EXERCISE DETAILS: Restate the complete material exactly.
◆ ◆ ◆ ◆ ◆ ◆ ◆
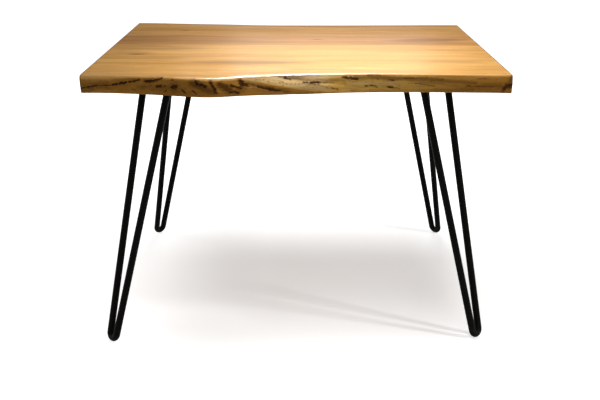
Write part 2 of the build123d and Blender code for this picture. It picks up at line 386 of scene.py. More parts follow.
def skin_over(material):
    """Lays the live skin over a board's wood, where the mesh's attributes say."""
    tree = material.node_tree
    shader = tree.nodes["Principled BSDF"]
    wood, plain, under = (
        shader.inputs[socket].links[0].from_socket
        for socket in ("Base Color", "Roughness", "Normal")
    )
    masks = {
        label: add_node(tree, "ShaderNodeAttribute", out="Fac", attribute_name=label.lower())
        for label in ("Skin", "Pale", "Tracks", "Shade", "Crown")
    }
    crown = masks.pop("Crown")
    place = add_node(tree, "ShaderNodeTexCoord", out="Object")
    layer = use_group(tree, LIVE_SKIN, {"Place": place, "Wood": wood, **masks})
    rough = add_node(tree, "ShaderNodeMix", {0: masks["Skin"], 2: plain, 3: layer["Roughness"]})
    height = times(tree, layer["Height"], masks["Skin"])
    feed(tree, shader, {
        "Base Color": layer["Color"], "Roughness": rough,
        # Varnish builds up on the rounded crown of the edge.
        "Coat Weight": ramp(tree, crown, 0.0, 1.0, 0.035, 1.0),
        "Coat Roughness": 0.22, "Coat IOR": 1.6,
        "Normal": relief(tree, height, strength=0.35, depth=0.0006, Normal=under),
    })


skin_over(front_wood)


def ease(low, high, values):
    """Smooth step from 0 at low to 1 at high; low may be the larger."""
    share = np.clip((values - low) / (high - low), 0.0, 1.0)
    return share * share * (3.0 - 2.0 * share)


def wood_noise(x, height, stretch_x, stretch_height, seed):
    """Noise over the unrolled edge; x and height in metres."""
    points = np.stack([x * stretch_x, height * stretch_height, np.full_like(x, seed)], -1)
    flat = [noise.noise(Vector(p)) for p in points.reshape(-1, 3)]
    return np.array(flat).reshape(x.shape)


def rounding(inset, radius):
    """How far a corner of that radius falls away, by the distance in from its side."""
    share = np.clip(1.0 - inset / radius, 0.0, 1.0)
    return radius * (1.0 - np.sqrt(1.0 - share * share))


def smooth_along(values):
    """Takes the frame's facets out along the board."""
    weights = np.array([1, 4, 6, 4, 1]) / 16
    reach = len(weights) // 2
    padding = [(reach, reach)] + [(0, 0)] * (values.ndim - 1)
    padded = np.pad(values, padding, mode="edge")
    return sum(w * padded[k:k + len(values)] for k, w in enumerate(weights))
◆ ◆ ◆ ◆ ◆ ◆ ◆
RESPONSE BELOW:
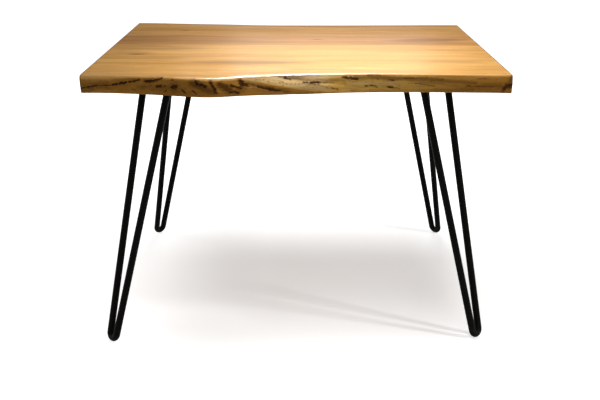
Write part 2 of the build123d and Blender code for this picture. It picks up at line 386 of scene.py. More parts follow.
def skin_over(material):
    """Lays the live skin over a board's wood, where the mesh's attributes say."""
    tree = material.node_tree
    shader = tree.nodes["Principled BSDF"]
    wood, plain, under = (
        shader.inputs[socket].links[0].from_socket
        for socket in ("Base Color", "Roughness", "Normal")
    )
    masks = {
        label: add_node(tree, "ShaderNodeAttribute", out="Fac", attribute_name=label.lower())
        for label in ("Skin", "Pale", "Tracks", "Shade", "Crown")
    }
    crown = masks.pop("Crown")
    place = add_node(tree, "ShaderNodeTexCoord", out="Object")
    layer = use_group(tree, LIVE_SKIN, {"Place": place, "Wood": wood, **masks})
    rough = add_node(tree, "ShaderNodeMix", {0: masks["Skin"], 2: plain, 3: layer["Roughness"]})
    height = times(tree, layer["Height"], masks["Skin"])
    feed(tree, shader, {
        "Base Color": layer["Color"], "Roughness": rough,
        # Varnish builds up on the rounded crown of the edge.
        "Coat Weight": ramp(tree, crown, 0.0, 1.0, 0.035, 1.0),
        "Coat Roughness": 0.22, "Coat IOR": 1.6,
        "Normal": relief(tree, height, strength=0.35, depth=0.0006, Normal=under),
    })


skin_over(front_wood)


def ease(low, high, values):
    """Smooth step from 0 at low to 1 at high; low may be the larger."""
    share = np.clip((values - low) / (high - low), 0.0, 1.0)
    return share * share * (3.0 - 2.0 * share)


def wood_noise(x, height, stretch_x, stretch_height, seed):
    """Noise over the unrolled edge; x and height in metres."""
    points = np.stack([x * stretch_x, height * stretch_height, np.full_like(x, seed)], -1)
    flat = [noise.noise(Vector(p)) for p in points.reshape(-1, 3)]
    return np.array(flat).reshape(x.shape)


def rounding(inset, radius):
    """How far a corner of that radius falls away, by the distance in from its side."""
    share = np.clip(1.0 - inset / radius, 0.0, 1.0)
    return radius * (1.0 - np.sqrt(1.0 - share * share))


def smooth_along(values):
    """Takes the frame's facets out along the board."""
    weights = np.array([1, 4, 6, 4, 1]) / 16
    reach = len(weights) // 2
    padding = [(reach, reach)] + [(0, 0)] * (values.ndim - 1)
    padded = np.pad(values, padding, mode="edge")
    return sum(w * padded[k:k + len(values)] for k, w in enumerate(weights))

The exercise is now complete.